Why was that a good idea? That was the question I asked myself when I first found out. Hold on a minute, I better back up a bit.
The matter in question, with all its dark irony, began when a 10-year-old girl came in with her mother. Mom was browsing up front and I noted that the girl was on an important mission. I asked her what it was. She was looking for copies of Quidditch Through The Ages, Fantastic Beasts and Where to Find Them, and The Tales of Beedle The Bard. “Ah,” I said. We have the goods. I walked over and handed her Quidditch and Beedle. I noticed that Fantastic Beasts was not on the shelf though. I told her I needed to see if we had any in overstock. “Mom,” she yelled out, clutching the two books like they were a beloved terrier who had almost run out into the road, “they’ve got them.” Mom came over. I rallied back round to break the news that we were out of stock.
“Can I order you a copy?”
“Sure. It’s awesome to have these. I’ll come in as soon as Fantastic Beasts is here.”
Mom nodded and I got their info and put in the special order. Everyone was happy. The first sign that something was amiss came in the purchase order confirmation the next day. I noted that her order, along with two more copies of store stock, had not picked up. I knew my young customer was expecting her copy by Friday so I cross referenced the stock status on ipage. This is what I saw.
All right, the $9.99 little green hardcover was discontinued and a $12.99 replacement edition wasn’t coming out until March 14, 2017. An ominous thought took hold of me. I checked other wholesalers and found the same info, along with no loose copies to grab. The Fantastic Beasts screenplay edition was coming out in November. I recalled Lovecraft’s words. “The most merciful thing in the world, I think, is the inability of the human mind to correlate all its contents. We live on a placid island of ignorance in the midst of black seas of infinity, and it was not meant that we should voyage far.”
Could it be that these three pieces of information were all connected? Was it possible that the November publication of the screenplay had resulted in the deliberate suppression of the original book until well after the movie had run its course next year? I put in a call to Scholastic to find out. It turned out that my foreboding was accurate. Legal considerations regarding the screenplay edition had been brought to bear to the effect that the original edition of the book had been taken off the market until next March.
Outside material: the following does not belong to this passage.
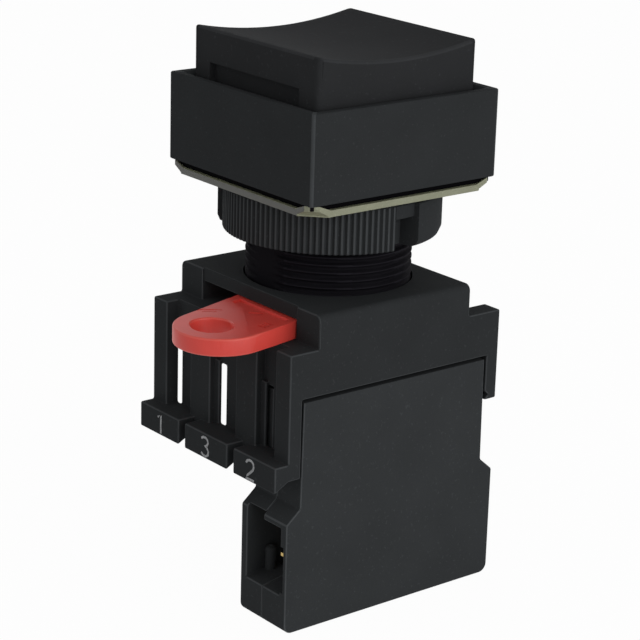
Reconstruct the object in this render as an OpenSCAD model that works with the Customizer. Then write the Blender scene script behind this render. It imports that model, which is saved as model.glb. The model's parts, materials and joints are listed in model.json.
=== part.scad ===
// Square-headed 22 mm pushbutton switch: a front operator with a bezel, cap and
// threaded barrel, a mounting collar with a red locking lever, and one contact block.
// Z runs along the barrel towards the button, and Z = 0 is the front of the panel.
// The lever and the numbered latches face -Y, and the contact block is on the +X side.

/* [Bezel] */
// Width of the square bezel
bezel_w = 30; // [29:0.25:34]
// Height of the bezel
bezel_h = 11.5; // [10.5:0.25:14]
// Wall of the bezel round the cap
bezel_wall = 1.7; // [1.3:0.1:2]
// Thickness of the bezel's floor
bezel_floor = 2.2; // [1.6:0.1:2.8]
// Radius of the bezel's upright corners
bezel_corner_r = 0.5; // [0.3:0.1:1]
// Width of the chamfer inside the bezel's rim
rim_chamfer = 0.5; // [0.2:0.1:0.8]

/* [Cap] */
// Gap between the cap and the bezel
cap_gap = 0.5; // [0.3:0.1:0.7]
// Height of the cap's corners above the bezel
cap_rise = 6.3; // [5:0.1:8]
// Depth of the finger dish in the cap
dish_depth = 1.4; // [0.6:0.1:2]
// Radius of the cap's upright corners
cap_corner_r = 0.7; // [0.4:0.1:1.2]
// Wall of the hollow cap
cap_wall = 1.3; // [1:0.1:1.6]
// Length of the pry slot in the cap's side
cap_slot_w = 18.6; // [10:0.2:20]
// Height of the pry slot
cap_slot_h = 2.6; // [1.6:0.1:3]
// Depth of the pry slot
cap_slot_d = 0.9; // [0.3:0.1:1]
// Travel of the button
button_travel = 3.5; // [2.5:0.1:4]

/* [Gasket] */
// Thickness of the gasket sheet
gasket_t = 0.86; // [0.6:0.02:1.2]
// Slack between the unclamped gasket and the bezel
gasket_slack = 0.9; // [0.5:0.1:1.2]
// Leg of each corner that turns up to the bezel
gasket_corner = 3.2; // [2:0.1:4]

/* [Barrel] */
// How far the bezel stands out past the barrel's thread
bezel_overhang = 4.1; // [4:0.05:4.2]
// Pitch of the barrel's thread
thread_pitch = 1; // [0.8:0.05:1.25]
// Depth of the barrel's thread
thread_depth = 0.42; // [0.3:0.02:0.5]
// Depth of the barrel's keying flats
flat_depth = 0.55; // [0.4:0.05:0.8]
// Thickness of the flange inside the bezel
flange_t = 1.3; // [1:0.1:1.4]
// How far the flange inside the bezel stands out past the thread
flange_reach = 1.3; // [0.9:0.1:1.7]
// Wall of the barrel from the thread's crests to the plunger
guide_wall = 2.8; // [2.75:0.05:2.9]
// Wall of the barrel round the return spring
spring_wall = 1.2; // [1.1:0.05:1.3]
// Depth of the return spring's ledge below the panel's front
spring_ledge = 2; // [1:0.2:4]
// Step from the thread in to the barrel's lower neck
neck_step = 1.55; // [1.5:0.05:1.6]
// Height of the two bayonet lugs above the neck
lug_reach = 0.95; // [0.85:0.05:1.05]
// Width of each bayonet lug
lug_w = 4.2; // [3:0.1:5]
// Height of each bayonet lug
lug_h = 1.5; // [1.2:0.1:1.7]

/* [Lock ring] */
// Wall of the ring from the thread to its ribs
ring_wall = 3.05; // [2.7:0.05:3.3]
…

Why was that a good idea? That was the question I asked myself. It made no sense to me. I would totally have understood replacing the $9.99 edition with a fancier one, but to remove it from the market? I think tons of them would have sold in the run up to the film and that those sales wouldn’t have impacted the sales of the screenplay edition much if at all, and at what price were those extra sales being manufactured? Keeping a book in hardcover to capitalize on a movie can be mercenary at times, but the book is still available. The suppression of a narrative version of a book that has already been in circulation in order to compel sales of a screenplay edition is a very different story. It’s a customer service nightmare and booksellers are the ones who are going to be left to explain it in person to their customers. The upshot was all negative and no positive. How was disappointing a 10-year-old girl a good idea? Lovecraft was right: “some day the piecing together of dissociated knowledge will open up such terrifying vistas of reality, and of our frightful position therein, that we shall either go mad from the revelation or flee from the deadly light into the peace and safety of a new dark age.”
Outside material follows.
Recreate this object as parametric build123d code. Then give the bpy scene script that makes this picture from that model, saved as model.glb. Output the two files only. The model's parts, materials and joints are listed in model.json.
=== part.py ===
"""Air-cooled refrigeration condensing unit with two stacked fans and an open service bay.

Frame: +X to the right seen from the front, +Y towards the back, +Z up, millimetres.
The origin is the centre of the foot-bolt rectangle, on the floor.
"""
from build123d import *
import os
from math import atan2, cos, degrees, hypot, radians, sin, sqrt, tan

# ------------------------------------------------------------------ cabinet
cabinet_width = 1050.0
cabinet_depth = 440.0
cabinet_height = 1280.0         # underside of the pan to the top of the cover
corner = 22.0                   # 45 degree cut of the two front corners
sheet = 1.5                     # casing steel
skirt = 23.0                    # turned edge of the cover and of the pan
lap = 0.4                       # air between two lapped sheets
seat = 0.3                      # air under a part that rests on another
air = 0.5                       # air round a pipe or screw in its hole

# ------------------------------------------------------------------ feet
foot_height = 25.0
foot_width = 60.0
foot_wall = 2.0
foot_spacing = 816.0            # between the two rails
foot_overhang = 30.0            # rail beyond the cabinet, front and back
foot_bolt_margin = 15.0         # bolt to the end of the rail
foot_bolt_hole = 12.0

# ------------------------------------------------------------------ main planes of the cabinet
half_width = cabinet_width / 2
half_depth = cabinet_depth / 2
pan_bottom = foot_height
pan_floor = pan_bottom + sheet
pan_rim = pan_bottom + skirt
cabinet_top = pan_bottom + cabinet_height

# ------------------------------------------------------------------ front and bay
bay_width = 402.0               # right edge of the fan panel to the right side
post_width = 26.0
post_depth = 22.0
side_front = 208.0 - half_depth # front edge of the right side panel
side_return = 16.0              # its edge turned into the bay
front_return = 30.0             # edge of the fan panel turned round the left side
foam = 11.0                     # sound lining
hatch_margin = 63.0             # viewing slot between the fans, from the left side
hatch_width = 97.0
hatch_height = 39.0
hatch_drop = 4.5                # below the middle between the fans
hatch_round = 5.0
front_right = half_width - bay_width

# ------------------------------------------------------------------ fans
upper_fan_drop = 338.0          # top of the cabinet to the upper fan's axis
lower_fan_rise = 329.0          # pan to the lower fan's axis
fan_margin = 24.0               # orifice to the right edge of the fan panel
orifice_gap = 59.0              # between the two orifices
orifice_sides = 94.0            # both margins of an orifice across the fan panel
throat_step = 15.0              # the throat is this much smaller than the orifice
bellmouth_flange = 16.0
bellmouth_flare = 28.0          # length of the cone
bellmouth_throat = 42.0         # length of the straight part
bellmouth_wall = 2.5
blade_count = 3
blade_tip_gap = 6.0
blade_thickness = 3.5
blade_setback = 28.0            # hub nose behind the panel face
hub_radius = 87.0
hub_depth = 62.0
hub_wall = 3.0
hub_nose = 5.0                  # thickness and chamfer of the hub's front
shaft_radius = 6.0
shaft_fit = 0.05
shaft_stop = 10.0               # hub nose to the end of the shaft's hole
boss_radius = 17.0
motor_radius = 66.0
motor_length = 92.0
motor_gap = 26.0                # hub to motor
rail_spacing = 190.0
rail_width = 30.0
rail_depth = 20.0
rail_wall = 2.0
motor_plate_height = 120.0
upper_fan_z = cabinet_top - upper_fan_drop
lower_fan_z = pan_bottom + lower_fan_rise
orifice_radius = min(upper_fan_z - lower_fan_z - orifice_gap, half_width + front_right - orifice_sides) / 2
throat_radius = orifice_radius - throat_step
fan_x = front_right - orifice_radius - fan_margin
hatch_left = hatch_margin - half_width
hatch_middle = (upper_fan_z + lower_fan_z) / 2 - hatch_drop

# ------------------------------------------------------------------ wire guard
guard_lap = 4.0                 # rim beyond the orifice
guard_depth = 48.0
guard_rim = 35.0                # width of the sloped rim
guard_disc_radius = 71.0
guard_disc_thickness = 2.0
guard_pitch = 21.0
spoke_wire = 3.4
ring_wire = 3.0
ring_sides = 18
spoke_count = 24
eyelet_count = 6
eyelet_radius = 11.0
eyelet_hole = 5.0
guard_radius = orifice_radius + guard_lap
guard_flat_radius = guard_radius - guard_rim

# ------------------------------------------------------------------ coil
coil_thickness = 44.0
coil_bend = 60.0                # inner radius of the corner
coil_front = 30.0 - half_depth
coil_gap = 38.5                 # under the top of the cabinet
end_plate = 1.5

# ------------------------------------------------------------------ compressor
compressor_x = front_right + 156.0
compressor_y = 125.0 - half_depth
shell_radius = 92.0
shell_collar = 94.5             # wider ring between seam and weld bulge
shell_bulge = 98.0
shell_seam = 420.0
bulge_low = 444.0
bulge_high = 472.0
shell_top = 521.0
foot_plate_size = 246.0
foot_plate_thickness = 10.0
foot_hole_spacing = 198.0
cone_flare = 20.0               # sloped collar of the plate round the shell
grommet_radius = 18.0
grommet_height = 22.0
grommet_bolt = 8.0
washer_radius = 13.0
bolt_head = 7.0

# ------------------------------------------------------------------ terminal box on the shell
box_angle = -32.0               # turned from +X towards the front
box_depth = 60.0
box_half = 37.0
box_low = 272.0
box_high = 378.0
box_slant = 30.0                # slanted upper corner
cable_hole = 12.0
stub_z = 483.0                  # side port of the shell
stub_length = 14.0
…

How was I going to explain this to my 10-year-old customer? That was going to be a fun phone call. Fantastic Beasts and where to find them? Where to find them indeed!
Gold star for working Lovecraft in. As for where to find copies, I would start hitting the secondary market and used bookstores. Someone is bound to have a copy at a reasonable price.
Thanks James. The secondary Market has cottoned on to the sudden disappearance of the book. Used and “new” prices have spiked through the roof. The good news is that a Shelftalker reader has put her personal copy in the mail to be given to my customer, who responded to that happy news as follows. “That’s incredible. That’s so amazing. Thank you so much.” That was a much improved phone call to our last one, in which i had to explain why her order was cancelled. Thank you anonymous benefactor!
I, also, was shocked to find that the original was no longer available. I understand not printing any more of them if you’re planning to put out a new edition soon, but are they actually pulling them from distributor shelves and refusing to sell the ones they have? That doesn’t seem to help anyone, least of all the publisher itself. And what has happened to existing unsold copies? Are they piling up in a vault under Gringotts as we speak?
So glad to read a post about this! I had similar feelings when we realized that it was out of print. Well…more like forced out of print. Seems like Scholastic is trying to make a screenplay canon for this younger generation of readers which is bizarre.
I just attempted to by the new red cover copy of it at Wal-Mart and it said sell not allowed restricted item. Now I work at this Wal-Mart so I asked my manager why? There was no reason to be found as to why I couldn’t buy the book. There was no recall and it wasn’t prior to the release date. I guess I’ll go buy it off of Amazon or something.